YOUR OBJECTIVE ->
Make an exact copy of the lines below.

DATA BLOCK ->
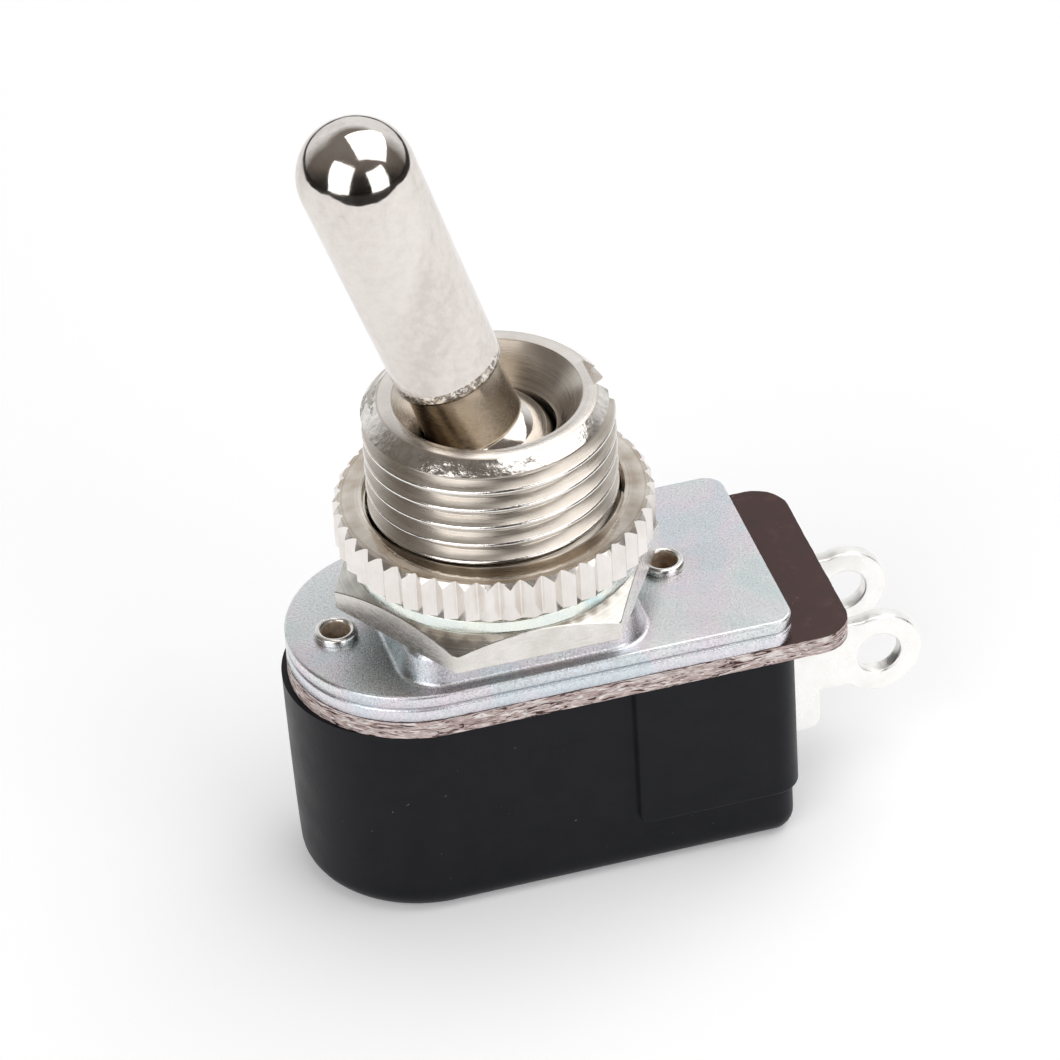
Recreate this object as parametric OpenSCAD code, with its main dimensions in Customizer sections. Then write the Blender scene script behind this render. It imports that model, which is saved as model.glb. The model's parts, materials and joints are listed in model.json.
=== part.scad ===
// Panel toggle switch with a threaded bushing, a bat lever and two solder lugs.
// All sizes are in millimetres. Z runs up the bushing, X runs towards the lugs,
// and the origin is on the bushing's axis, level with the top of the upper plate.

/* [Bushing] */
// Outer diameter of the bushing thread
thread_d = 12; // [11.6:0.05:12.4]
// Pitch of the bushing thread
thread_pitch = 1; // [0.8:0.05:1.2]
// Depth of the thread form
thread_depth = 0.5; // [0.3:0.05:0.6]
// Height of the bushing's rim above the upper plate
bushing_h = 12.08; // [11.6:0.02:13]
// Diameter of the flat rim
rim_d = 10.4; // [10:0.05:10.8]
// Height of the bevel between the rim and the thread
rim_bevel = 0.75; // [0.5:0.05:1]
// Diameter of the conical mouth at the rim
mouth_d = 9; // [8.6:0.05:9.4]
// Diameter of the throat that keeps the ball in
throat_d = 6.4; // [6.3:0.02:6.5]
// Depth of the conical mouth, from the rim to the throat
mouth_depth = 1.78; // [1.5:0.02:1.9]
// Width of the keyway along the thread
keyway_w = 2; // [1.4:0.1:2.6]
// Depth of the keyway
keyway_depth = 1.05; // [0.7:0.05:1.2]
// Diameter of the staked shank that passes through the upper plate
shank_d = 8.4; // [8.3:0.02:8.6]
// Diameter of the staked flange under the upper plate
stake_d = 9.1; // [9:0.02:9.2]
// Thickness of the staked flange
stake_t = 0.6; // [0.4:0.05:0.7]

/* [Lever] */
// Diameter of the ball that the lever swings on
ball_d = 6.8; // [6.7:0.02:6.84]
// Depth of the ball's centre below the rim
pivot_depth = 3.7; // [3.6:0.02:3.9]
// Lean of the lever to each side of upright, in degrees
throw_angle = 17.5; // [14:0.5:18]
// Diameter of the lever's neck
neck_d = 4.7; // [4.3:0.05:4.75]
// Diameter of the handle at its lower end
handle_low_d = 5.26; // [5:0.02:5.5]
// Diameter of the handle at its rounded tip
handle_top_d = 5.61; // [5.4:0.02:6]
// Distance from the ball's centre to the handle's lower end
handle_start = 5.7; // [5.4:0.05:6.5]
// Chamfer at the handle's lower end
handle_chamfer = 0.25; // [0.1:0.05:0.3]
// Distance from the ball's centre to the lever's tip
lever_reach = 20.82; // [18:0.1:26]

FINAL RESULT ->
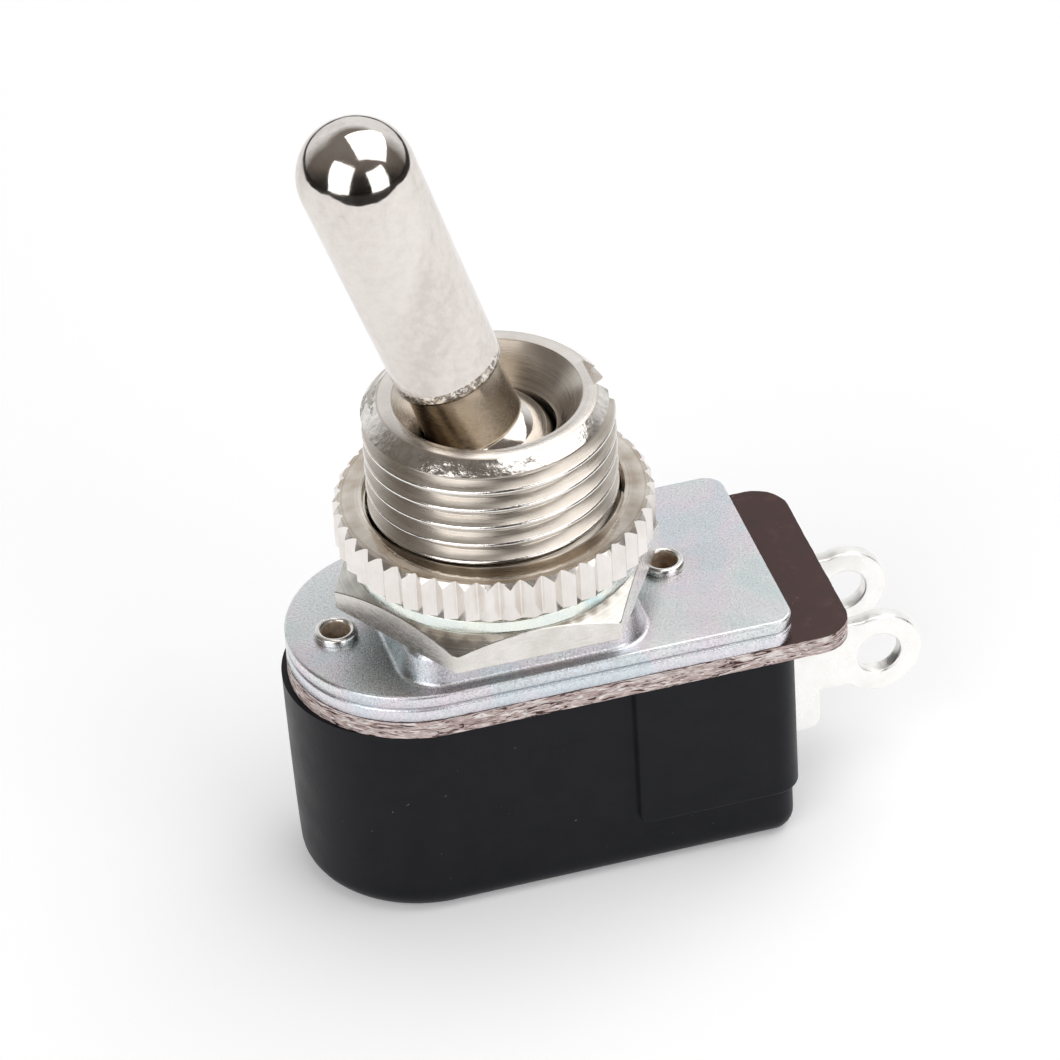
Recreate this object as parametric OpenSCAD code, with its main dimensions in Customizer sections. Then write the Blender scene script behind this render. It imports that model, which is saved as model.glb. The model's parts, materials and joints are listed in model.json.
=== part.scad ===
// Panel toggle switch with a threaded bushing, a bat lever and two solder lugs.
// All sizes are in millimetres. Z runs up the bushing, X runs towards the lugs,
// and the origin is on the bushing's axis, level with the top of the upper plate.

/* [Bushing] */
// Outer diameter of the bushing thread
thread_d = 12; // [11.6:0.05:12.4]
// Pitch of the bushing thread
thread_pitch = 1; // [0.8:0.05:1.2]
// Depth of the thread form
thread_depth = 0.5; // [0.3:0.05:0.6]
// Height of the bushing's rim above the upper plate
bushing_h = 12.08; // [11.6:0.02:13]
// Diameter of the flat rim
rim_d = 10.4; // [10:0.05:10.8]
// Height of the bevel between the rim and the thread
rim_bevel = 0.75; // [0.5:0.05:1]
// Diameter of the conical mouth at the rim
mouth_d = 9; // [8.6:0.05:9.4]
// Diameter of the throat that keeps the ball in
throat_d = 6.4; // [6.3:0.02:6.5]
// Depth of the conical mouth, from the rim to the throat
mouth_depth = 1.78; // [1.5:0.02:1.9]
// Width of the keyway along the thread
keyway_w = 2; // [1.4:0.1:2.6]
// Depth of the keyway
keyway_depth = 1.05; // [0.7:0.05:1.2]
// Diameter of the staked shank that passes through the upper plate
shank_d = 8.4; // [8.3:0.02:8.6]
// Diameter of the staked flange under the upper plate
stake_d = 9.1; // [9:0.02:9.2]
// Thickness of the staked flange
stake_t = 0.6; // [0.4:0.05:0.7]

/* [Lever] */
// Diameter of the ball that the lever swings on
ball_d = 6.8; // [6.7:0.02:6.84]
// Depth of the ball's centre below the rim
pivot_depth = 3.7; // [3.6:0.02:3.9]
// Lean of the lever to each side of upright, in degrees
throw_angle = 17.5; // [14:0.5:18]
// Diameter of the lever's neck
neck_d = 4.7; // [4.3:0.05:4.75]
// Diameter of the handle at its lower end
handle_low_d = 5.26; // [5:0.02:5.5]
// Diameter of the handle at its rounded tip
handle_top_d = 5.61; // [5.4:0.02:6]
// Distance from the ball's centre to the handle's lower end
handle_start = 5.7; // [5.4:0.05:6.5]
// Chamfer at the handle's lower end
handle_chamfer = 0.25; // [0.1:0.05:0.3]
// Distance from the ball's centre to the lever's tip
lever_reach = 20.82; // [18:0.1:26]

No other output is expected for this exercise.